Wednesday, October 29, 2008

Baby it's cold outside

This can be the toughest time of year to handicap-- conditions can change in minutes with a downpour or snow shower and previosu track biases, on which you have based your handicapping, lose their validity. The most important tjing to do is pay attention to what is happening. If I am doing my picks upstairs in the palatial Dave Bianconi TV Studio, it is possible that we had a cameraman call in sick. But it is more likely that we have crappy conditions.

So, as I pointed out in my October Public Confessions column in Harness Eye, this time of the year the weather changes rapidly and a lot of horses seem to improve. My theory has always been that a lot of horses get worse, and the others are just more consistent, but that doesn’t matter. Can you think of a good cold-weather horse? Going back to Michgan Mack and the Mapes family in the mid seventies, there have been dozens that I have cashed tickets on regularly in winter, but recently I got caught not paying attention to my history at Northfield. It was a very cool night, but we were still in soccer season, so I was not even thinking about my cold weather horses.
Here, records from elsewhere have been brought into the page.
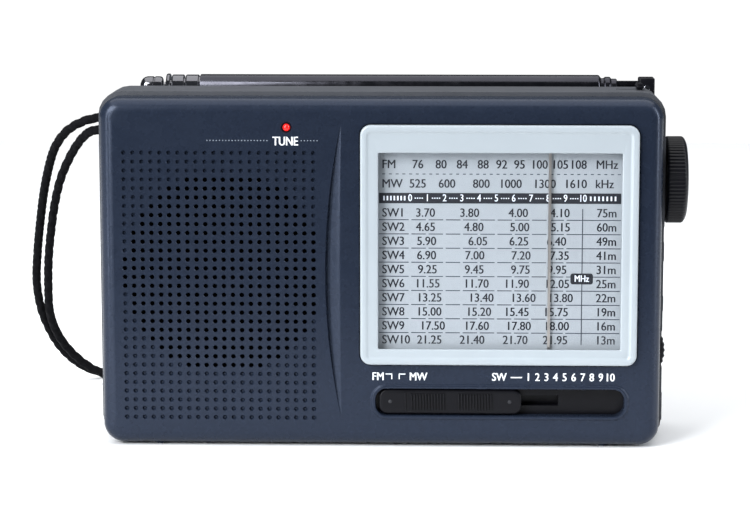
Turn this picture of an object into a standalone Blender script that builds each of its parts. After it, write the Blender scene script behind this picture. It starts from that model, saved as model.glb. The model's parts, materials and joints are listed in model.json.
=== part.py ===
"""Pocket world-band radio receiver, as an assembly of separate parts.

Frame: +Z up, the dial faces -Y, the origin is on the table under the middle of the case.
Every length in this file is in millimetres; the helpers turn it into metres.
"""
import math

import bmesh
import bpy
from mathutils import Matrix, Vector

MM = 0.001
GAP = 0.3                      # clearance between neighbouring pieces

# Case
FRONT_HALF = 59.0              # half width of the front shell
REAR_HALF = 59.9               # half width of the rear shell
FRONT_Y, PARTING_Y, REAR_Y = -14.0, -6.0, 14.0
FRONT_LOW, FRONT_TOP = 0.4, 74.0
REAR_TOP = 74.8
FRONT_WALL, REAR_WALL = 2.0, 1.8
FRONT_CORNER, REAR_CORNER = 4.3, 5.0
CAVITY_CORNER = 2.8            # inner corners of the front shell
FRONT_ROUND, REAR_ROUND = 3.0, 2.2                        # rims of the dial face and of the back
FOOT_X = 47.0

# Dial window
BEZEL_LOW, BEZEL_HIGH = (-4.2, 17.95), (53.85, 68.6)      # outer corners, x and z
WINDOW_LOW, WINDOW_HIGH = (-0.45, 21.3), (50.4, 62.8)
BEZEL_FRONT, BEZEL_BACK = -15.2, -13.4
LENS_Y = (-14.2, -13.7)
NEEDLE_Y = (-13.2, -12.9)
PLATE_Y = (-12.5, -11.9)

# Tuning drive: the knob's shaft hauls a cord, which turns the drum and carries the pointer
TUNE_Y, TUNE_Z = 0.0, 55.7
KNOB_R, KNOB_X = 9.25, (60.3, 64.7)
BOSS_R, BOSS_END = 11.0, 60.0                              # round boss behind the knob
SHAFT_R = 2.0
CORD_R = 0.3
WIND_R = SHAFT_R + CORD_R + GAP                            # cord centre line round shaft and guides
CORD_Y = TUNE_Y - WIND_R
CORD_X = 53.4                                              # the vertical run down to the drum
DRUM_GROOVE_R, DRUM_R = 11.24, 12.4
DRUM_WIND_R = DRUM_GROOVE_R + CORD_R + GAP
DRUM_X, DRUM_Z = CORD_X - DRUM_WIND_R, 40.5
TURN_PITCH = 0.9                                           # side step of the cord at each turn
SHAFT_TURNS = 2
GUIDE_Z = 65.2
GUIDE_LEFT_X = -1.0
GUIDE_RIGHT_X = CORD_X + SHAFT_TURNS * TURN_PITCH - WIND_R
POINTER_X = 35.4
RAIL_Y, RAIL_Z, RAIL_R = -7.0, 65.7, 0.6

# Band slider
SLOT_LOW, SLOT_HIGH = (-1.1, 6.9), (51.5, 12.8)
SLIDER_X = (-0.3, 29.8)
SLIDER_Z = (7.2, 12.5)
SLIDER_Y = (-13.8, -12.1)
BAND_TRAVEL = 21.1
STEM_HALF = 1.5

# Sound
SPEAKER_X, SPEAKER_Z, SPEAKER_R = -33.24, 37.6, 22.5

# Power
CELL_R, CELL_LENGTH = 7.25, 50.5
CELL_Y, CELL_Z = 4.85, 9.85
BAY_X, BAY_Z = (-57.7, 47.0), (2.3, 17.5)
BAY_FRONT = -2.7
COVER_Y = (12.45, 13.95)

# Controls on the side and top
WHEEL_R, WHEEL_X, WHEEL_Z = 8.0, 52.4, 20.0
WHEEL_Y = (-7.7, -4.9)
SWITCH_X = (54.0, 55.6)
SWITCH_TRAVEL = 3.8
SWITCH_STEM = (1.2, 2.8)                                   # y span of the slot for its stem
SCREW_PLACES = ((-52.0, 62.0), (47.0, 62.0), (-52.0, 24.0), (52.0, 24.0))
JACK_Y, JACK_Z = 5.0, (50.0, 39.0)
SIDE_PADS = ((38.3, 42.4), (27.4, 30.8), (3.6, 9.7))       # low and high ends up the right side
LED_X, LED_Z = -19.6, 68.0

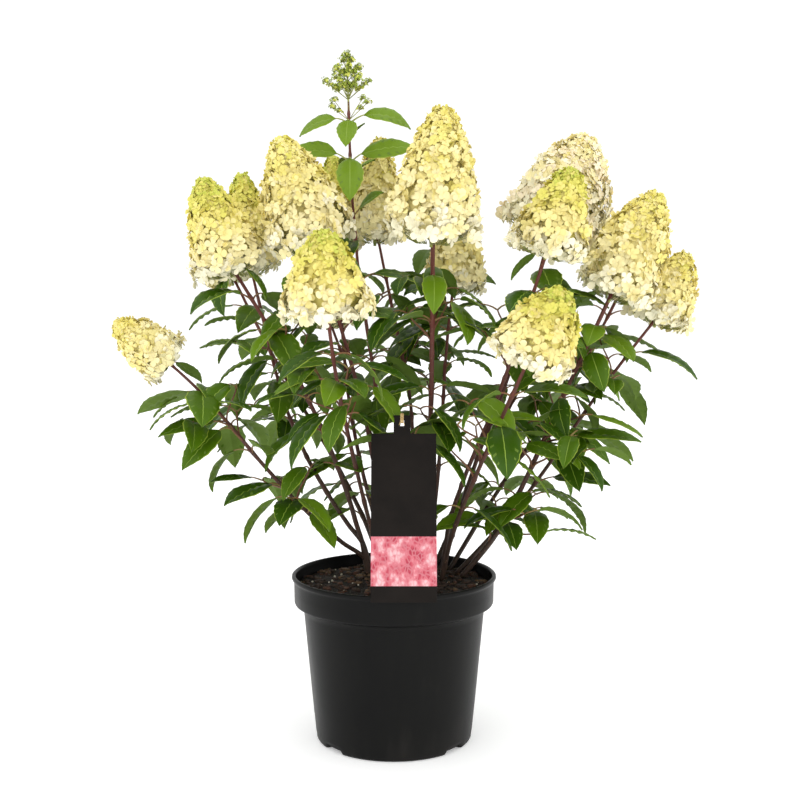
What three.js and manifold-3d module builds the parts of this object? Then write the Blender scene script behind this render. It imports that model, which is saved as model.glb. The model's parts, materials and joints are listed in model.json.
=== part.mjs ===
// Panicle hydrangea shrub in a round nursery pot, with its hanging care tag.
// Millimetres, +Z up. The origin is the centre of the pot's flat underside, and -Y is the side
// that the tag faces. Tall canes rise from the compost, each into one cone-shaped flower head,
// and uneven masses stand for the leaves round the canes.

import * as THREE from 'three';
import { mergeVertices } from 'three/addons/utils/BufferGeometryUtils.js';
import Module from 'manifold-3d';

const wasm = await Module();
wasm.setup();

// ---------------------------------------------------------------- driving dimensions

const GAP = 0.4;                   // clearance between neighbours that touch

const POT_HEIGHT = 210;
const POT_BASE_RADIUS = 100.2;
const POT_WALL_TOP_RADIUS = 115.6; // just under the rim band
const POT_BAND_RADIUS = 127;      // lower edge of the rim band
const POT_LIP_RADIUS = 130;        // rolled lip, 260 across
const POT_BAND_HEIGHT = 36;
const POT_THICKNESS = 2.2;
const POT_FLOOR = 3;
const POT_SEGMENTS = 22;
const NOTCH = { width: 28, depth: 14, height: 8 };
const NOTCH_ANGLES = [50, 130, 230, 310]; // degrees round from the front

const SOIL_TOP = 196;

const TAG = { width: 77, height: 198, thickness: 0.8, lean: 15.5, x: 12, y: -134, z: 205 };
const TAG_NECK = { width: 20, height: 22, offset: -2 };
const TAG_SLOT = { width: 5, height: 7, below: 13 };
const TIE = { width: 3.6, thickness: 1.4, reach: 7.5, rise: 17 };

const CANE_SIDES = 6;
const CANE_RINGS = 6;
const CANE_IN_BLOOM = 6;           // how far a cane's end is let into its flower head
const FOOT_FLARE = 0.2;            // extra girth where a cane leaves the compost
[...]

I sure as heck was thinking about them after Slide Lock won at 11.90-1. It had been a 70-degree day and the temp had dropped down into the 40s (officially posted at 50 before the sun went down) when the John Brown-trainee went to post in miserable form. Several regulars on the Northfield apron were heckling me for not putting him on my ticket and I did not understand why. After he blew by the field, they started reminding me he was a cold-weather horse. When I got home that night, I checked my bet-back book, and sure enough, there was Slide Lock, with a notation “cold-weather horse.” I did not do my history homework, and while it did not cost me anything except an on-air winner (I did not bet the race), it could have been a pretty decent hit. I forgot my history and I was doomed. Exacta, with the third choice second, was $238.60, and the tri, with the favorite third, was $908. Ouch.